Listen Live

Miami Dolphin quarterback Tua Tagovailoa takes his training seriously so when ESPN analyst Ryan Clark questioned the shape he is in as the NFL season gets started, he was not in the mood to hear it.

>> Read more trending news

“I mean he probably knows more about me than I know about myself,” Tagovailoa said at a press conference. “It’s a little weird when other people are talking about other people.”

He went on, “I come from a Samoan family where respect is everything. But it does get to a point where — hey, little easy on that, buddy. Because I think we’re pretty tough-minded people, and if we need to get scrappy, we can get scrappy, too.

“Just saying.”

Clark is not only an analyst for the network, he played defensive back in the NFL for 13 seasons. So, he said, he was speaking from experience when he said he wondered what Tagovailoa was doing during the offseason since he looked heavier.

“Let me tell you what he wasn’t doing — he wasn’t in the gym, I bet you that,” Clark said on ESPN’s “NFL Live” show this week. “He might have spent a lot of time in the tattoo parlor. He was not at the dinner table eating what the nutritionist had advised. He looks happy. He thick.

Clark went on to say the pro quarterback looked like the women who dance at an Atlanta gentlemen’s club.

Tagovailoa explained that he was working out, hoping to avoid injuries that have plagued him during his career.

“Everything I did this offseason entailed what would keep me on the field for the entirety of the season,” Tagovailoa said. “I’ve just been trying to give myself the best opportunity to hopefully not get injured.”

The Dolphins list Tagovailoa at 227 pounds on their current training camp roster, ESPN reported. He was listed at 217 in last year’s media guide.

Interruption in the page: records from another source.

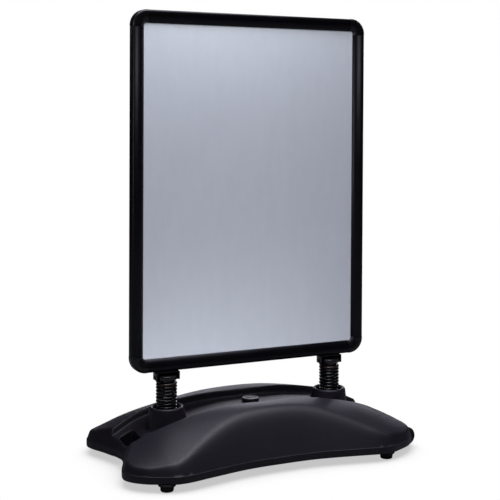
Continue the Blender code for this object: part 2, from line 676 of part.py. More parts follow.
CORE_SECTION = [(2.0, -5.0), (9.0, -5.0), (9.0, -9.0), (10.6, -9.0), (10.6, -5.0),
                (12.0, -5.0), (12.0, -2.8), (15.0, -2.8), (15.0, -1.8), (12.2, -1.8),
                (12.2, 1.8), (15.0, 1.8), (15.0, 2.8), (12.0, 2.8), (12.0, 5.0),
                (10.6, 5.0), (10.6, 9.0), (9.0, 9.0), (9.0, 5.0), (2.0, 5.0)]
CORE_HOLE = [(3.4, -3.6), (10.6, -3.6), (10.6, 3.6), (3.4, 3.6)]

# The caps stand slightly proud of the rails. Half section, then both halves.
CAP_OUT = [(-0.4, 8.4), (0.5, 10.7), (2.8, 12.6), (8.0, 13.9), (13.2, 13.8), (18.5, 12.8),
           (24.0, 10.7), (28.6, 7.6), (31.8, 4.6), (32.0, 3.2)]
CAP_HALF = CAP_OUT + [(30.4, 3.2), (30.0, 4.2)] + offset_in(CAP_OUT[:-2], 1.8)[::2][::-1]
CAP_SECTION = CAP_HALF + [(n, -h) for n, h in CAP_HALF][::-1]
KEY_SECTION = [(3.8, -3.2), (10.2, -3.2), (10.2, 3.2), (3.8, 3.2)]

# side name: start of the edge, direction along it, direction inwards, length
HALF_W = FRAME_W / 2
EDGES = {
    "bottom": (Vector((-HALF_W, 0, FRAME_Z0)), Vector((1, 0, 0)), Vector((0, 0, 1)), FRAME_W),
    "top": (Vector((HALF_W, 0, FRAME_Z1)), Vector((-1, 0, 0)), Vector((0, 0, -1)), FRAME_W),
    "left": (Vector((-HALF_W, 0, FRAME_Z1)), Vector((0, 0, -1)), Vector((1, 0, 0)), FRAME_H),
    "right": (Vector((HALF_W, 0, FRAME_Z0)), Vector((0, 0, 1)), Vector((-1, 0, 0)), FRAME_H),
}


def edge_piece(name, section, edge, h_dir, trim, mat, holes=()):
    """Section run along an edge, stopping trim short of each end."""
    start, along, inwards, length = EDGES[edge]
    h_axis = Vector((0, h_dir, 0))
    outline, *hole_outlines = [[(n * MM, h * MM) for n, h in ring] for ring in (section, *holes)]
    forwards = inwards.cross(h_axis).dot(along) > 0
    origin = start + along * (trim if forwards else length - trim)
    return prism(name, outline, (origin, inwards, h_axis), length - 2 * trim, mat, hole_outlines)


def set_on_hinge(ob, edge, h_dir):
    """Puts the object's origin on its hinge line without moving its mesh."""
    start, along, inwards, length = EDGES[edge]
    hinge = start + along * (length / 2) + inwards * HINGE_N + Vector((0, h_dir * HINGE_H, 0))
    ob.data.transform(Matrix.Translation(-hinge))
    ob.location = hinge


def snap_rails():
    """Hinged rails on both faces, each with its leaf spring."""
    for h_dir, face in FRONT_REAR:
        for edge, (_, _, _, length) in EDGES.items():
            for prefix, section, trim, mat in (
                    ("snap_rail", RAIL_SECTION, CORNER_R + CORNER_LEG + GAP, M_ALU),
                    ("rail_spring", LEAF_SECTION, length / 2 - LEAF_HALF, M_SCREW)):
                name = "%s_%s_%s" % (prefix, face, edge)
                set_on_hinge(edge_piece(name, section, edge, h_dir, trim, mat), edge, h_dir)


def core_rails():
    """Hollow rails inside the frame; the bottom one is drilled for the saddle screws."""
    cores = {edge: edge_piece("core_rail_" + edge, CORE_SECTION, edge, -1, CORNER_R + GAP,
                              M_CORE, [CORE_HOLE]) for edge in EDGES}
    for sx in (-1, 1):
        for k, dx in enumerate((-SCREW_X, SCREW_X)):
            cut(cores["bottom"],
                cylinder("core_hole_%d_%d" % (sx, k), SCREW_HOLE_R, FRAME_Z0 - 2 * MM,
                         FRAME_Z0 + 8 * MM, M_CORE, 10, (sx * SPRING_X + dx, 0, 0)))


def corner_sweep(name, section, sx, sz, leg, mat, steps):
    """Section carried round one frame corner with a straight leg each way."""
    pivot = Vector((sx * (HALF_W - CORNER_R), 0,
                    FRAME_Z0 + CORNER_R if sz < 0 else FRAME_Z1 - CORNER_R))
    stations = [(0.0, Vector((0, 0, -sz * leg)))]
    stations += [(math.pi / 2 * k / steps, Vector()) for k in range(steps + 1)]
    stations += [(math.pi / 2, Vector((-sx * leg, 0, 0)))]
    bm = bmesh.new()
    rings = []
    for angle, shift in stations:
        out = Vector((sx * math.cos(angle), 0, sz * math.sin(angle)))
        rings.append([bm.verts.new(pivot + shift + out * (CORNER_R - n * MM)
                                   + Vector((0, h * MM, 0))) for n, h in section])
    for ring, next_ring in zip(rings, rings[1:]):
        bridge(bm, ring, next_ring)
    bm.faces.new(rings[0])
    bm.faces.new(rings[-1])
    finish(bm, name, mat)


def corners():
    """Outer caps, and the keys that join the core rails."""
    for sx, left_right in LEFT_RIGHT:
        for sz, level in ((-1, "bottom"), (1, "top")):
            place = "%s_%s" % (level, left_right)
            corner_sweep("corner_cap_" + place, CAP_SECTION, sx, sz, CORNER_LEG, M_CORNER, 5)
            corner_sweep("corner_key_" + place, KEY_SECTION, sx, sz, KEY_LEG, M_SCREW, 4)


def sheet(name, inset, y0, y1, mat):
    """Flat sheet with rounded corners, its edge inset from the frame's edge."""
    outline = rounded_rectangle(-HALF_W + inset, HALF_W - inset,
                                FRAME_Z0 + inset, FRAME_Z1 - inset, CORNER_R - inset)
    prism(name, outline, ((0, y1, 0), (1, 0, 0), (0, 0, 1)), y1 - y0, mat)


def sheets():
    near = PANEL_T / 2 + GAP
    far = near + COVER_T
    sheet("backing_panel", PANEL_INSET, -PANEL_T / 2, PANEL_T / 2, M_PANEL)
    sheet("cover_sheet_front", COVER_INSET, -far, -near, M_COVER)
    sheet("cover_sheet_rear", COVER_INSET, near, far, M_COVER)


# ---------------------------------------------------------------- assembly ---
base_tank()
rubber_feet()
wheels()
filler()
for side_sign, side_name in LEFT_RIGHT:
    spring_group(side_sign * SPRING_X, side_name)
snap_rails()
core_rails()
corners()
sheets()

for piece in bpy.data.objects:
    piece.location.x -= ORIGIN_X
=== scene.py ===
"""Looks of the spring-mounted poster sign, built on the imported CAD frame."""

import json
import math

import bmesh
import bpy
import numpy as np
from mathutils import Matrix, Vector

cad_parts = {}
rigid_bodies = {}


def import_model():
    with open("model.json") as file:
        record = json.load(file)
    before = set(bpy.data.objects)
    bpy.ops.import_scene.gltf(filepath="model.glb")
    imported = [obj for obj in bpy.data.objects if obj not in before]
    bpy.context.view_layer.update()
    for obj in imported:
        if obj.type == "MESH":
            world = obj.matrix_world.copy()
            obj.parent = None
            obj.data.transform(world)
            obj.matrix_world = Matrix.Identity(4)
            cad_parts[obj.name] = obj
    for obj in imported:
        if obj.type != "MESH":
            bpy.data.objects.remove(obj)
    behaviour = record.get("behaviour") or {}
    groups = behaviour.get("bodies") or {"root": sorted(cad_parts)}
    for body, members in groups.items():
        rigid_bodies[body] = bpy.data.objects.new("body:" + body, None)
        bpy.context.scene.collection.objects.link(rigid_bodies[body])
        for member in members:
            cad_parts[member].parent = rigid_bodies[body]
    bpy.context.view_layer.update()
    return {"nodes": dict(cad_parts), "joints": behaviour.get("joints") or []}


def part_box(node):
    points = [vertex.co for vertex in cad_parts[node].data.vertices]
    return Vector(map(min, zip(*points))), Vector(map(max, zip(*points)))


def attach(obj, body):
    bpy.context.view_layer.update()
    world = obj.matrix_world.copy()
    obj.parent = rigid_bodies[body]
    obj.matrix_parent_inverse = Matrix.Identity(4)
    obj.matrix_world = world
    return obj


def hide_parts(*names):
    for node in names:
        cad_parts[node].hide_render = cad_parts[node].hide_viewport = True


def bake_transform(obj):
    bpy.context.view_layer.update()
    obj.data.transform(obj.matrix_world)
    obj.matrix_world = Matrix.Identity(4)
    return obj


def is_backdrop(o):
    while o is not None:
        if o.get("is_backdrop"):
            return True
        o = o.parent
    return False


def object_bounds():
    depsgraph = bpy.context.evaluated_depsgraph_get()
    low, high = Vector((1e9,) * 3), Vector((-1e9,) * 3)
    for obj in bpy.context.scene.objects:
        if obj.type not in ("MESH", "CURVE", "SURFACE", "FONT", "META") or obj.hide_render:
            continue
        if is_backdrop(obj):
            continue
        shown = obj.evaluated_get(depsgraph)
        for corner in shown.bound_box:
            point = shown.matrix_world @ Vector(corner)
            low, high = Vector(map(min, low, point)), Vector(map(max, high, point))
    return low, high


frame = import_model()
MM = 0.001


# --------------------------------------------------- places from the CAD ---
def mid(node):
    lo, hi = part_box(node)
    return (lo + hi) / 2


def joint(name):
    return next(j for j in frame["joints"] if j["name"] == name)


panel_lo, panel_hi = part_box("backing_panel")
X0 = mid("backing_panel").x                       # the sign's middle
cap_lo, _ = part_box("corner_cap_bottom_left")
_, cap_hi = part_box("corner_cap_top_right")
PROUD = 0.4 * MM                                  # corner caps stand this proud of the rails
CX0, CX1 = cap_lo.x + PROUD, cap_hi.x - PROUD
CZ0, CZ1 = cap_lo.z + PROUD, cap_hi.z - PROUD
FRAME_W, FRAME_H = CX1 - CX0, CZ1 - CZ0
CORNER_R, CORNER_LEG = 38.0 * MM, 3.5 * MM
LEG = CORNER_R + CORNER_LEG
GAP = 0.3 * MM
SPRING = {s: mid("spring_" + s) for s in ("left", "right")}
SP_LO, SP_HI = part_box("spring_left")
BASE_LO, BASE_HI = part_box("base_tank")
BOSS_TOP = 138.0 * MM
BASE_Z0 = BASE_LO.z


# ---------------------------------------------------------------- helpers ---
def link(ob):
    bpy.context.scene.collection.objects.link(ob)
    return ob


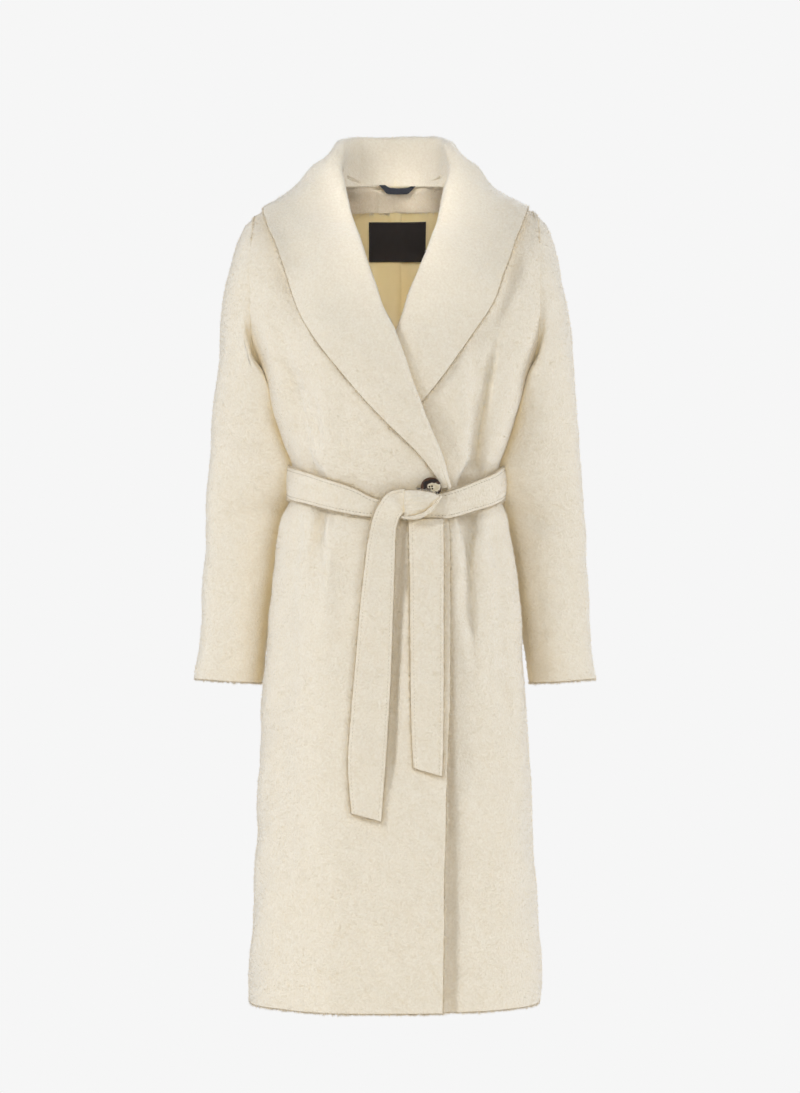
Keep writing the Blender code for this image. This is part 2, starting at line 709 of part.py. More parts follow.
def finish_panel(grid, side, forward):
    """Outer and inner grid of a panel, with its seams mitred so that the next panel can meet them."""
    normals = grid_normals(grid)
    middle = grid.shape[0] // 2, grid.shape[1] // 2
    outward = grid[middle] * np.array([1.0, 1.0, 0.0])
    if np.dot(normals[middle], outward) < 0:
        normals = -normals
    arm_rows = len(ARM_ROWS)
    shift = np.array([0.0, -SEAM_GAP / 2 if forward else SEAM_GAP / 2, 0.0])
    for col, sign in ((0, side),) if forward else ((0, RIGHT), (-1, LEFT)):
        normals[arm_rows - 1:, col] = (sign, 0.0, 0.0)
        grid[arm_rows - 1:, col] += shift
    for col in range(grid.shape[1]):
        x = grid[0, col, 0]
        if abs(x) >= NECK_HALF_WIDTH - 0.5:
            normals[0, col] = SHOULDER_NORMAL * np.array([math.copysign(1.0, x), 1.0, 1.0])
            grid[0, col] += shift
    return grid, grid - normals * CLOTH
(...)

Tagovailoa said it was not ice cream sundaes that put on pounds, but workouts to build muscle.

“You think I wanted to build all this muscle? Nah,” Tagovailoa said. “To some extent, I wanted to be a little lighter. There’s a mixture of things that people don’t understand, that people don’t know about that people talk about that go on behind the scenes.

“So, I’d appreciate if you kept my name out your mouth, that’s what I’d say.”

Dolphins head coach Mike McDaniel backed up Tagovailoa, telling reporters Tuesday, “We are getting the absolute best version of Tua that has existed,” according to NFL Media.

On Thursday, Clark apologized for his comments, saying he was joking and that he had learned a lesson, according to a tweet he posted on X.